TASK DIRECTIONS> Reproduce the entries shown below only from the line with "Write the build123d" down to the line with "HEM_DEPTH = 48.0", keeping both end lines and copying each one exactly.

THE INPUT>
>> start

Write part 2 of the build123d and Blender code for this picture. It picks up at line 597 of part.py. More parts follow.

>> end
>> start

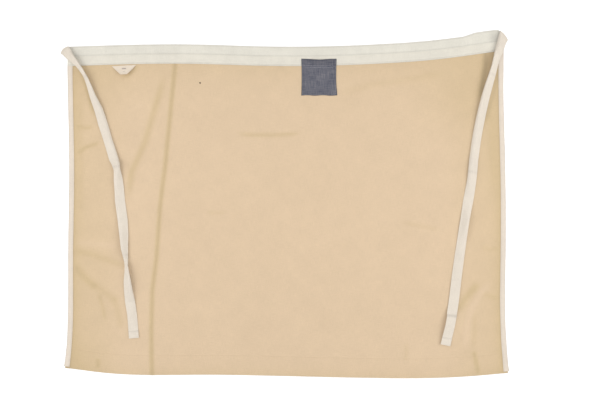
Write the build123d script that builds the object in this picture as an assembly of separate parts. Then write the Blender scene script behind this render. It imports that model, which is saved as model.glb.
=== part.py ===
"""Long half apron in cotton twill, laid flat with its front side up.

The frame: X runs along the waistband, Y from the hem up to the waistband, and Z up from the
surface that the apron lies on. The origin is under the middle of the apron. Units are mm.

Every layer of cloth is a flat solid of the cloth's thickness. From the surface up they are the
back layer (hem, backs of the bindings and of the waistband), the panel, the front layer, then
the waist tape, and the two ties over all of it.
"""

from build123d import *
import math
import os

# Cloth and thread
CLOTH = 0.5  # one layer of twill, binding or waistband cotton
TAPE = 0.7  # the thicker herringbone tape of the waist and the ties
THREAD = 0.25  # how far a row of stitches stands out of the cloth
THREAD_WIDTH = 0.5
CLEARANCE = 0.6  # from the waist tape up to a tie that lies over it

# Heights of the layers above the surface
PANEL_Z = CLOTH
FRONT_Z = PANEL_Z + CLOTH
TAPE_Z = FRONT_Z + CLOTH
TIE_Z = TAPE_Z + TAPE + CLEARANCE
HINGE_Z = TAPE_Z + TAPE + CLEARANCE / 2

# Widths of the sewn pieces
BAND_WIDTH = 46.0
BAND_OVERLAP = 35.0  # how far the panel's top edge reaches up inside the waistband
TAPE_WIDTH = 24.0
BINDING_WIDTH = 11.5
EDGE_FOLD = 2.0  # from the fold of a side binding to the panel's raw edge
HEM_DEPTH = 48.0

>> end

COMPLETE RESPONSE>
Write the build123d script that builds the object in this picture as an assembly of separate parts. Then write the Blender scene script behind this render. It imports that model, which is saved as model.glb.
=== part.py ===
"""Long half apron in cotton twill, laid flat with its front side up.

The frame: X runs along the waistband, Y from the hem up to the waistband, and Z up from the
surface that the apron lies on. The origin is under the middle of the apron. Units are mm.

Every layer of cloth is a flat solid of the cloth's thickness. From the surface up they are the
back layer (hem, backs of the bindings and of the waistband), the panel, the front layer, then
the waist tape, and the two ties over all of it.
"""

from build123d import *
import math
import os

# Cloth and thread
CLOTH = 0.5  # one layer of twill, binding or waistband cotton
TAPE = 0.7  # the thicker herringbone tape of the waist and the ties
THREAD = 0.25  # how far a row of stitches stands out of the cloth
THREAD_WIDTH = 0.5
CLEARANCE = 0.6  # from the waist tape up to a tie that lies over it

# Heights of the layers above the surface
PANEL_Z = CLOTH
FRONT_Z = PANEL_Z + CLOTH
TAPE_Z = FRONT_Z + CLOTH
TIE_Z = TAPE_Z + TAPE + CLEARANCE
HINGE_Z = TAPE_Z + TAPE + CLEARANCE / 2

# Widths of the sewn pieces
BAND_WIDTH = 46.0
BAND_OVERLAP = 35.0  # how far the panel's top edge reaches up inside the waistband
TAPE_WIDTH = 24.0
BINDING_WIDTH = 11.5
EDGE_FOLD = 2.0  # from the fold of a side binding to the panel's raw edge
HEM_DEPTH = 48.0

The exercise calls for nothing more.